[Begin Data extract]
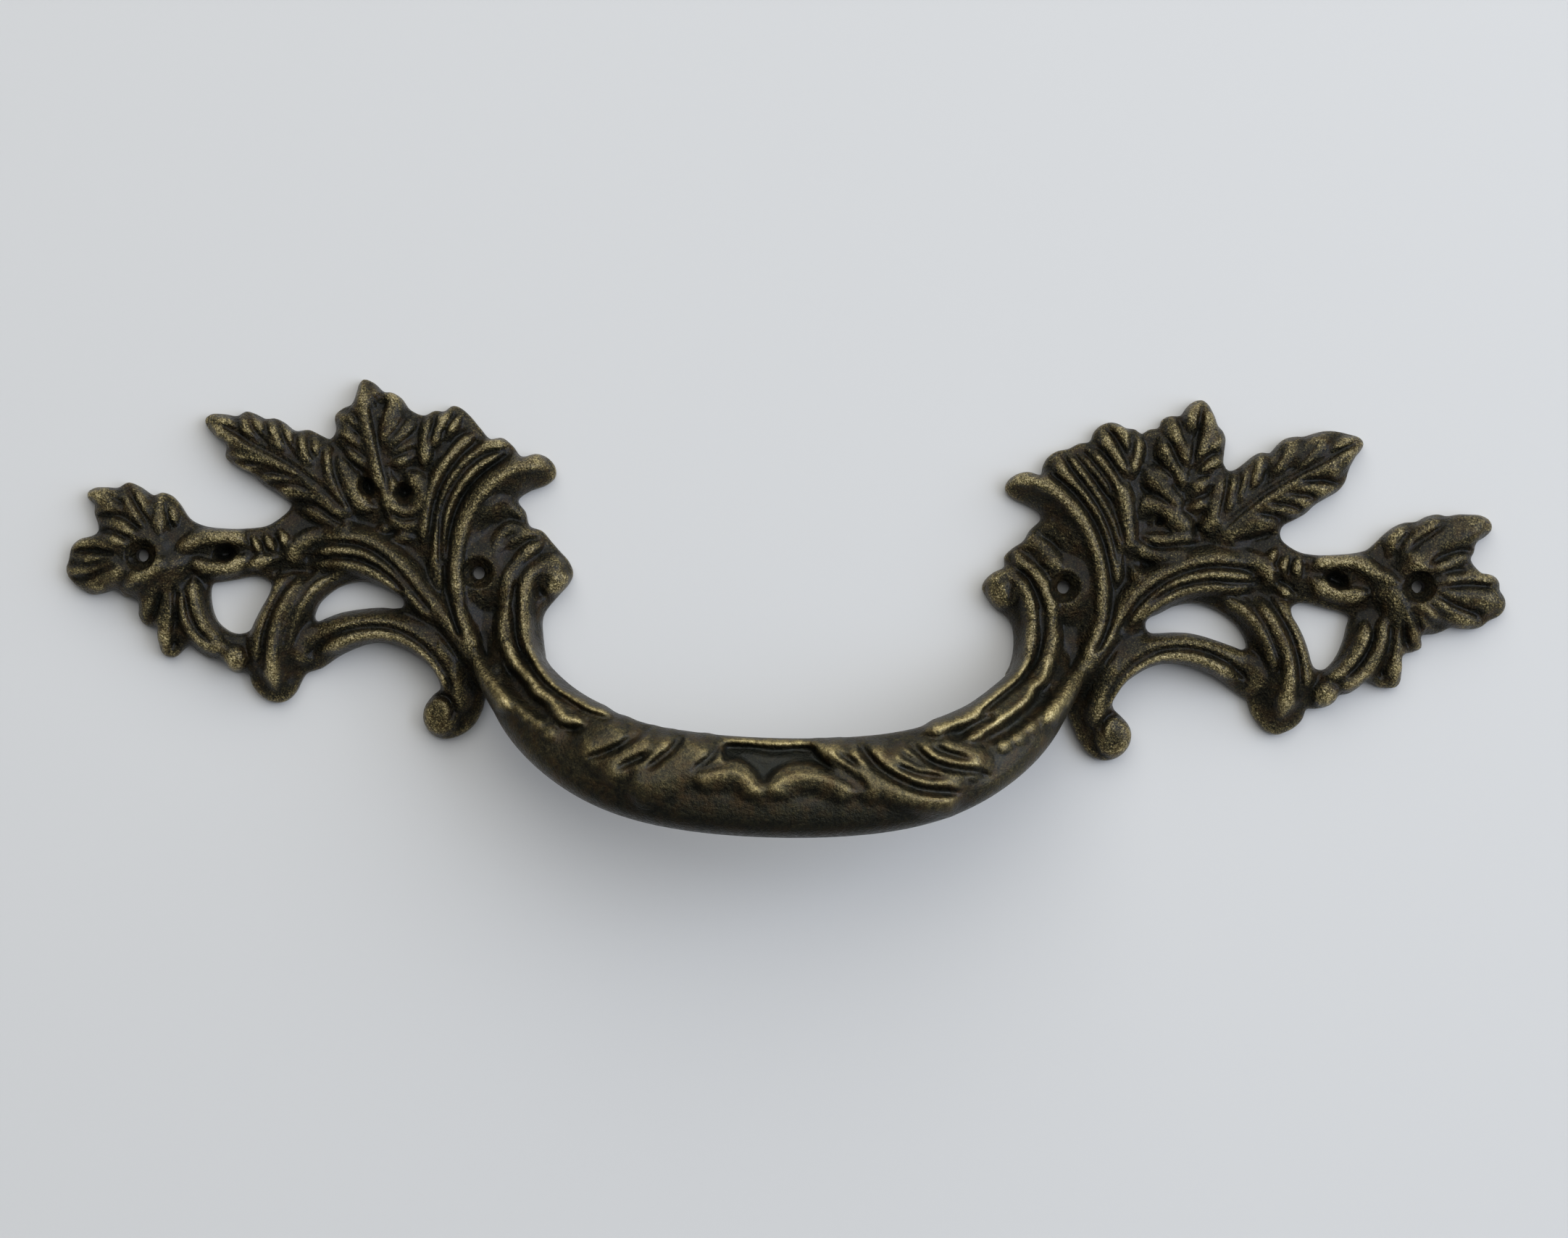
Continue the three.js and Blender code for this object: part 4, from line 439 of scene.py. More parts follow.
right_top_leaf = [
    [0.7, [54, 24.3], [53.2, 23.2], [53, 21.8], [52.9, 20.2]],
    [0.75, [54.7, 23.8], [55.1, 22.2], [55.1, 20.4], [54.2, 18.6], [53.4, 16.6]],
    [0.8, [50.2, 22.1], [50.7, 20.6], [51.5, 18.9], [52.1, 17.2], [52.2, 15.6]],
    [0.75, [48.9, 19.6], [49.7, 17.7], [50.7, 15.9], [51.5, 14.2], [51.6, 12.8]],
    [0.65, [47.9, 15.9], [49.3, 15], [50.8, 13.9]],
    [0.8, [47, 15.8], [48.3, 14.3], [49.5, 12.7], [50.8, 11.1], [51.4, 9.8]],
    [0.75, [56.8, 20.2], [55.8, 19.2], [54.8, 17.8]], [0.7, [56.9, 17.2], [55.4, 16.3], [53.8, 15.1]],
    [0.85, [55.6, 14.8], [54.2, 13.7], [52.7, 12.3]], [0.7, [55.3, 12.2], [53.9, 11.3], [52.5, 10.7]],
    [0.8, [46.4, 9.6], [47.3, 10.8], [48.7, 11.1], [50.1, 10.1], [51.3, 9], [52.3, 8], [52.9, 6.9]],
    [0.6, [46.8, 6.9], [48.4, 6.4], [50.2, 6.3], [52, 6.8], [53.8, 6.7]],
    [0.65, [55.5, 7.2], [55.1, 8.6], [54.9, 9.6]],
    [0.6, [45.4, 6.2], [46.8, 5.1], [48.6, 4.5], [50.8, 4.6], [53, 5.4]],
    [0.6, [45.4, 2.9], [46.3, 1.6], [47.8, 1.7]]]
right_fan = [
    [0.7, [45.8, 20], [45.9, 18.6], [45.5, 16.6], [45.3, 14.6]],
    [0.7, [42.6, 21.1], [43.8, 20.4], [44.6, 19], [45, 17.4]],
    [0.85, [41.2, 20.2], [42, 18.9], [43.1, 17.4], [44.1, 15.8], [44.7, 14.4]],
    [0.95, [39.6, 17.8], [41, 16.4], [42.4, 14.8], [43.6, 13], [44.4, 11], [44.6, 8.8], [44.9, 6.6],
     [45.5, 4.6]],
    [0.6, [38.2, 17.2], [39.8, 15.6], [41.3, 13.8], [42.6, 12.1]],
    [0.65, [37, 17], [38.5, 15.2], [40, 13.3], [41.4, 11.3], [42.6, 9.2], [43.5, 6.9], [44, 4.4]],
    [0.9, [35.4, 16.8], [36.4, 15], [37.9, 13.2], [39.5, 11.4], [40.9, 9.3], [42, 7.1], [42.7, 4.9],
     [43.1, 2.5], [43.2, 0]]]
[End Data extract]
Problem to solve - Extract all lines as given.

Solved exercise -
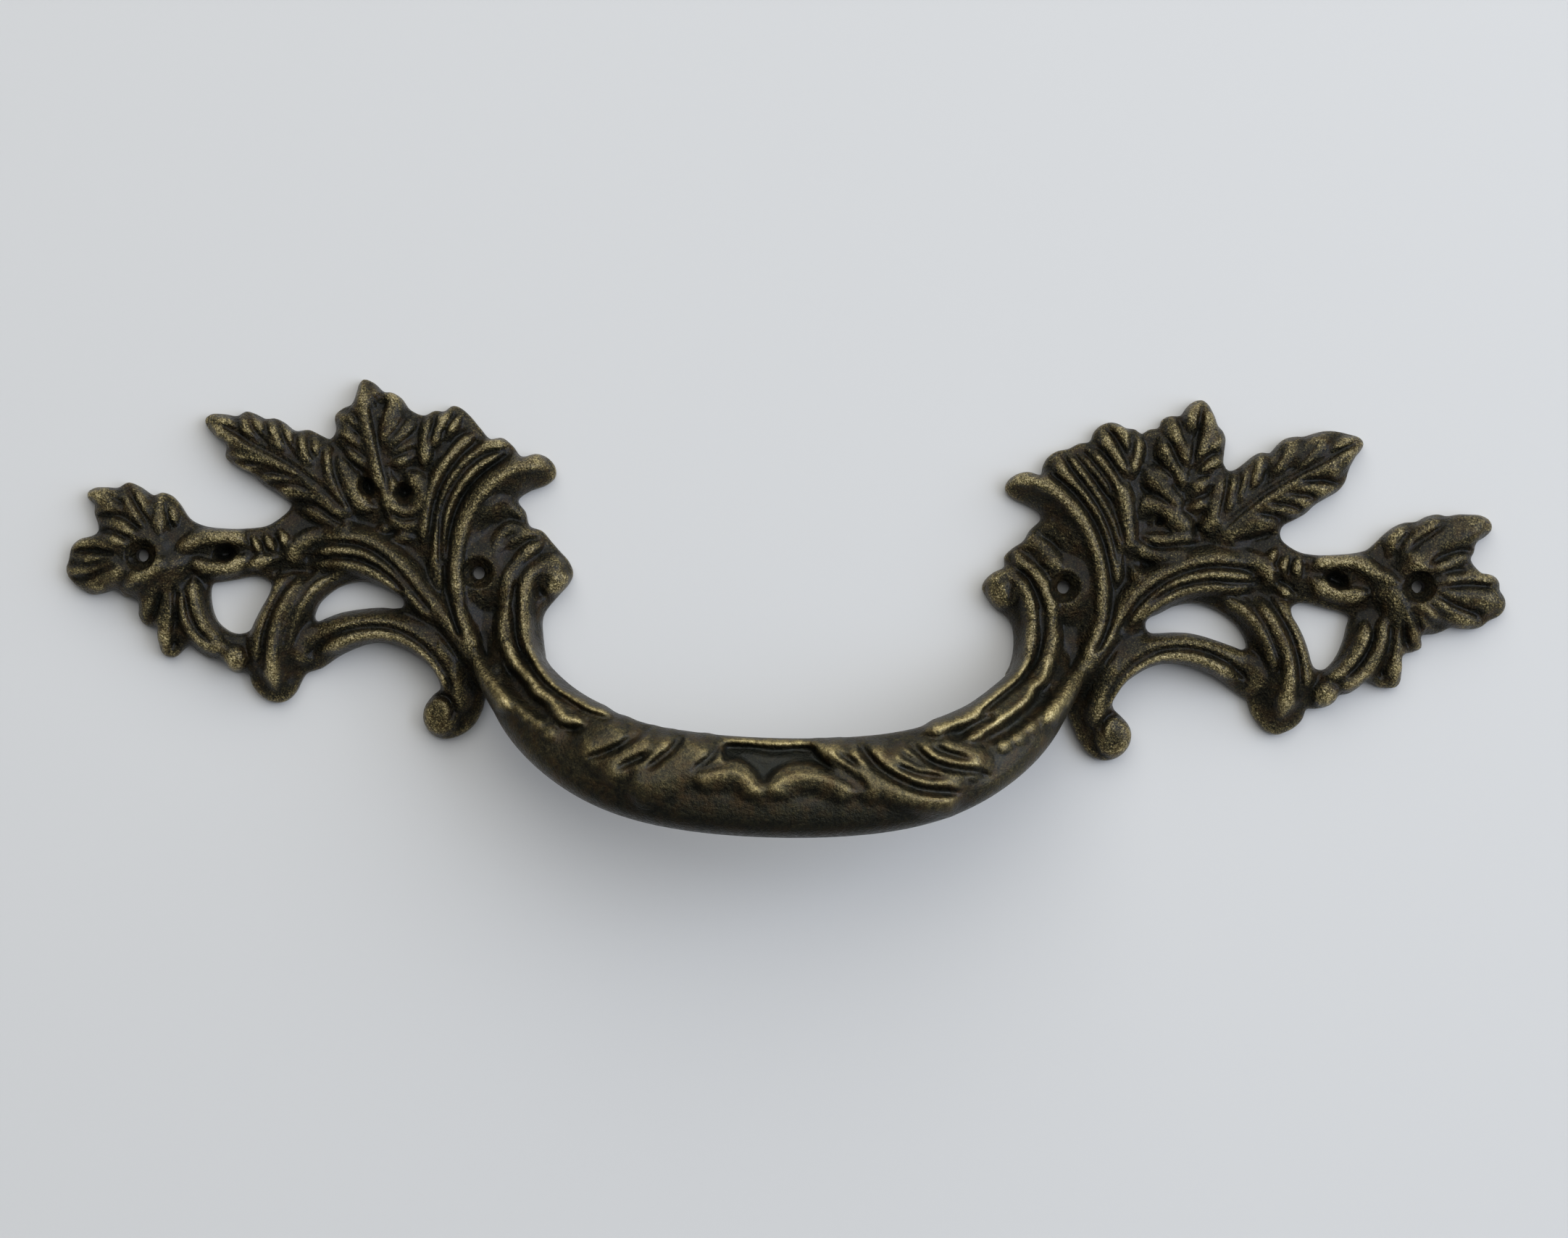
Continue the three.js and Blender code for this object: part 4, from line 439 of scene.py. More parts follow.
right_top_leaf = [
    [0.7, [54, 24.3], [53.2, 23.2], [53, 21.8], [52.9, 20.2]],
    [0.75, [54.7, 23.8], [55.1, 22.2], [55.1, 20.4], [54.2, 18.6], [53.4, 16.6]],
    [0.8, [50.2, 22.1], [50.7, 20.6], [51.5, 18.9], [52.1, 17.2], [52.2, 15.6]],
    [0.75, [48.9, 19.6], [49.7, 17.7], [50.7, 15.9], [51.5, 14.2], [51.6, 12.8]],
    [0.65, [47.9, 15.9], [49.3, 15], [50.8, 13.9]],
    [0.8, [47, 15.8], [48.3, 14.3], [49.5, 12.7], [50.8, 11.1], [51.4, 9.8]],
    [0.75, [56.8, 20.2], [55.8, 19.2], [54.8, 17.8]], [0.7, [56.9, 17.2], [55.4, 16.3], [53.8, 15.1]],
    [0.85, [55.6, 14.8], [54.2, 13.7], [52.7, 12.3]], [0.7, [55.3, 12.2], [53.9, 11.3], [52.5, 10.7]],
    [0.8, [46.4, 9.6], [47.3, 10.8], [48.7, 11.1], [50.1, 10.1], [51.3, 9], [52.3, 8], [52.9, 6.9]],
    [0.6, [46.8, 6.9], [48.4, 6.4], [50.2, 6.3], [52, 6.8], [53.8, 6.7]],
    [0.65, [55.5, 7.2], [55.1, 8.6], [54.9, 9.6]],
    [0.6, [45.4, 6.2], [46.8, 5.1], [48.6, 4.5], [50.8, 4.6], [53, 5.4]],
    [0.6, [45.4, 2.9], [46.3, 1.6], [47.8, 1.7]]]
right_fan = [
    [0.7, [45.8, 20], [45.9, 18.6], [45.5, 16.6], [45.3, 14.6]],
    [0.7, [42.6, 21.1], [43.8, 20.4], [44.6, 19], [45, 17.4]],
    [0.85, [41.2, 20.2], [42, 18.9], [43.1, 17.4], [44.1, 15.8], [44.7, 14.4]],
    [0.95, [39.6, 17.8], [41, 16.4], [42.4, 14.8], [43.6, 13], [44.4, 11], [44.6, 8.8], [44.9, 6.6],
     [45.5, 4.6]],
    [0.6, [38.2, 17.2], [39.8, 15.6], [41.3, 13.8], [42.6, 12.1]],
    [0.65, [37, 17], [38.5, 15.2], [40, 13.3], [41.4, 11.3], [42.6, 9.2], [43.5, 6.9], [44, 4.4]],
    [0.9, [35.4, 16.8], [36.4, 15], [37.9, 13.2], [39.5, 11.4], [40.9, 9.3], [42, 7.1], [42.7, 4.9],
     [43.1, 2.5], [43.2, 0]]]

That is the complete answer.